In creating RoBERTa, the Facebook team first ported BERT from Google’s TensorFlow deep-learning framework to their own framework, PyTorch. Next, they modified the word-masking strategy; BERT used a static mask, where the words were masked from sentences during pre-processing. RoBERTa uses dynamic masking, with a new masking pattern generated each time a sentence is fed into training. Next, RoBERTa eliminated the NSP training, as Facebook’s analysis showed that it actually hurt performance. Finally, RoBERTa was trained using larger mini-batch sizes: 8K sequences compared to BERT’s 256.
RoBERTa was evaluated against common NLP benchmarks and compared to the original BERT results and to XLNet, another transformer-based architecture that currently has the high scores on several of the benchmarks. RoBERTa outscored BERT and XLNet on both the RACE benchmark and GLUE’s single-task benchmark. GLUE also has a public leaderboard for its ensemble benchmark, and RoBERTa achieved “highest average score to date” on it. One the SQuAD v2.0 “dev” benchmark, RoBERTa set a new high-score, and on SQuAD’s public leaderboard is the top system that does not rely on training data augmentation.
RoBERTa’s technical details and experiments are described more fully in a paper published on arXiv. Paper co-author Myle Ott joined a Reddit comment thread about the paper, providing more context and answering several questions. Ott said that “more data isn’t as important as training longer,” and
Even training for significantly more epochs than past work, we still couldn’t overfit the BERT objective and consistently saw improved end-task results each time we trained for longer.

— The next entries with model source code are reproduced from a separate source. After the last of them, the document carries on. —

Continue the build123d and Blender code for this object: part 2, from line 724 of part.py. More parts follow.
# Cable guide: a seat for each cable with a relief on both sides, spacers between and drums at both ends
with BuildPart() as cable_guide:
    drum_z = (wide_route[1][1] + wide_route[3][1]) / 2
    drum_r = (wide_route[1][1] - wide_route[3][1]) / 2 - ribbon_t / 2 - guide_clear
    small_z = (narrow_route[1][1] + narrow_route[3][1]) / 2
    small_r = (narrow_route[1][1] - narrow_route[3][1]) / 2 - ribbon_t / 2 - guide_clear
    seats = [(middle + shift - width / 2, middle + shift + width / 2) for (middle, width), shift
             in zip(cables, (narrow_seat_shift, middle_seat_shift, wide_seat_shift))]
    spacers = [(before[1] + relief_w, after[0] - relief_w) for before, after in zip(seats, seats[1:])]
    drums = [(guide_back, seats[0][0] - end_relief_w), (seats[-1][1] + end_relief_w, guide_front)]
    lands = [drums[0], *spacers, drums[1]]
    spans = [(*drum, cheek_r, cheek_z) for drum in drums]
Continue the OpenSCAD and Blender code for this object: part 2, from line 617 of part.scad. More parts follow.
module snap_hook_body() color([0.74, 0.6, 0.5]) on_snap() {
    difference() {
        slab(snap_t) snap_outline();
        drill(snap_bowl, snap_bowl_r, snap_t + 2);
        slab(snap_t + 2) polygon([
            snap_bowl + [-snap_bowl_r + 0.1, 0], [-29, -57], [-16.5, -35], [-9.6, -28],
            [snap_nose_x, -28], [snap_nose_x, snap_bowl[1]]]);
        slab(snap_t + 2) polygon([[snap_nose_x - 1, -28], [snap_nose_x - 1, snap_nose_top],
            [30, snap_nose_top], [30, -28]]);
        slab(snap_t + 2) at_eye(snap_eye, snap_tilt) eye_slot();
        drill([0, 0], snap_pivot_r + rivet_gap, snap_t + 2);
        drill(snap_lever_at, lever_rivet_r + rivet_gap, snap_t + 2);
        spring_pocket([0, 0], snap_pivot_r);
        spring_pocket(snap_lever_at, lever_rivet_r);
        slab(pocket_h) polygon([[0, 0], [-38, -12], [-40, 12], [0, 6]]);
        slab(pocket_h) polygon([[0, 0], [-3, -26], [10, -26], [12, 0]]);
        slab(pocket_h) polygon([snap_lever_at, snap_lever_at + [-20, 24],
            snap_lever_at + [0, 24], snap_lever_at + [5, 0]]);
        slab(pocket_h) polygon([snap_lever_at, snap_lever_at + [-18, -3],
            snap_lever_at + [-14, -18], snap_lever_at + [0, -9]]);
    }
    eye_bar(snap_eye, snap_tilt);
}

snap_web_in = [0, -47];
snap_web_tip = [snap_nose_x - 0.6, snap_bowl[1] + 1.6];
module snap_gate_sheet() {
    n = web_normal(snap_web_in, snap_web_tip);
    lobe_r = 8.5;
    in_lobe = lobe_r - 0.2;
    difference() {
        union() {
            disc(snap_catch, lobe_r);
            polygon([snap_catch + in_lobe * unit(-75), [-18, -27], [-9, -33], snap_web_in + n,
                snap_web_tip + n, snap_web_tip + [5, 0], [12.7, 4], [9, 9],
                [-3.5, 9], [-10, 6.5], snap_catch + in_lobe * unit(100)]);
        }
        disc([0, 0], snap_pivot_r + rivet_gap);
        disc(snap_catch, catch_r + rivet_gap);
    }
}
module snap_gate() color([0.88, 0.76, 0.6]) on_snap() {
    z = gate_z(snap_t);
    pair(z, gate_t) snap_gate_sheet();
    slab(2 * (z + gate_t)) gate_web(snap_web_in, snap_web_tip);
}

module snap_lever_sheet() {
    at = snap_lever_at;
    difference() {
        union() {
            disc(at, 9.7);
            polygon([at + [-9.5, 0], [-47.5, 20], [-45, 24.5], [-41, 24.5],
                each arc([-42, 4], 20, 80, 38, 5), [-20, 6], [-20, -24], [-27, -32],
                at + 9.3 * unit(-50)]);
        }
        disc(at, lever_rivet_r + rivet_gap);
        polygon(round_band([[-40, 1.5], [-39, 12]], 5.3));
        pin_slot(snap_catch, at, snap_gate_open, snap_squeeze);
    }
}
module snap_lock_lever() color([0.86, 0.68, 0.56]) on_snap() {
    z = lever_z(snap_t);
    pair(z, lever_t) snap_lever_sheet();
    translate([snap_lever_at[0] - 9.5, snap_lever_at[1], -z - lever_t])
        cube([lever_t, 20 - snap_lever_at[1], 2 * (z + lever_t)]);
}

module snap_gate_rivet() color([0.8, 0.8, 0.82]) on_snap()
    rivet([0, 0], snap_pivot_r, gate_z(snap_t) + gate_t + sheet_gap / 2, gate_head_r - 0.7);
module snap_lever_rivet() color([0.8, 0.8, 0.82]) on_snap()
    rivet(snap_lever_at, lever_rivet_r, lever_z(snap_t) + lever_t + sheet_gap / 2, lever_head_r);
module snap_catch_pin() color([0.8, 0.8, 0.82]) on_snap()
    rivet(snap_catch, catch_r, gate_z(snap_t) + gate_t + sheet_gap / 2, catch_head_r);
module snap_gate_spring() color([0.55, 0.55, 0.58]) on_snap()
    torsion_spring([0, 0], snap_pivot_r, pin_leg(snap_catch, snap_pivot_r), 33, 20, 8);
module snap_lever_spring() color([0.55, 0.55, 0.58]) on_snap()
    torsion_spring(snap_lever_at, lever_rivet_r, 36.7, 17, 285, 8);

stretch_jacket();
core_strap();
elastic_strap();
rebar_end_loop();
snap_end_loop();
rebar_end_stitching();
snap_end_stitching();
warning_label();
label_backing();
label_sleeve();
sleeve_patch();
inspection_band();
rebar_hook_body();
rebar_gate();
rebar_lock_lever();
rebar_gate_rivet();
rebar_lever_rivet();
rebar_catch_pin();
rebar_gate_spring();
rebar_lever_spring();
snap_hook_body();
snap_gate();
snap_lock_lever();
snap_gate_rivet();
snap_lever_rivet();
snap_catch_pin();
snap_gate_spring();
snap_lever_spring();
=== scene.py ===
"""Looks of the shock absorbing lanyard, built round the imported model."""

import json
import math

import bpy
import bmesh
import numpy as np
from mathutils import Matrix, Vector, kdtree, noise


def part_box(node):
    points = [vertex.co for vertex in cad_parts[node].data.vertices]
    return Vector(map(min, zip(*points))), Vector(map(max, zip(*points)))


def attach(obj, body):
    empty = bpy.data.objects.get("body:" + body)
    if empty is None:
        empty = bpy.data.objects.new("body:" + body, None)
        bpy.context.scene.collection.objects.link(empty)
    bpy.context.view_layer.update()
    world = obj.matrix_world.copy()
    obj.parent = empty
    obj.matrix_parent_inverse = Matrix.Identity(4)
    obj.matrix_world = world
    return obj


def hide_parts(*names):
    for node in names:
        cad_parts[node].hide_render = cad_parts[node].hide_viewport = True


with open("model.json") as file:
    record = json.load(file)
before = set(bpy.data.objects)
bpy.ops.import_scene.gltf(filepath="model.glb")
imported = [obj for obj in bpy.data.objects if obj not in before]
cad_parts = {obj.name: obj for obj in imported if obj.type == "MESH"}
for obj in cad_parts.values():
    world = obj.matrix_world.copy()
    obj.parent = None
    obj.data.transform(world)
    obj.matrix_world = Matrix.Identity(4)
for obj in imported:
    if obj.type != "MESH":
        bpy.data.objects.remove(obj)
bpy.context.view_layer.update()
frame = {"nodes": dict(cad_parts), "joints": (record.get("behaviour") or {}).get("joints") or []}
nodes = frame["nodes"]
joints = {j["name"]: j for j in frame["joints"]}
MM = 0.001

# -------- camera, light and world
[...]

One commenter pointed out that the comparison with XLNet was not quite “apples-to-apples.” Ott agreed, saying:
- Another difference, in addition to the ones you noted, is the data size and composition are different between XLNet and RoBERTa. We ultimately abandoned doing a direct comparison to XLNet-large for this work, since we wouldn’t be able to control for the data unless we retrained XLNet on our data.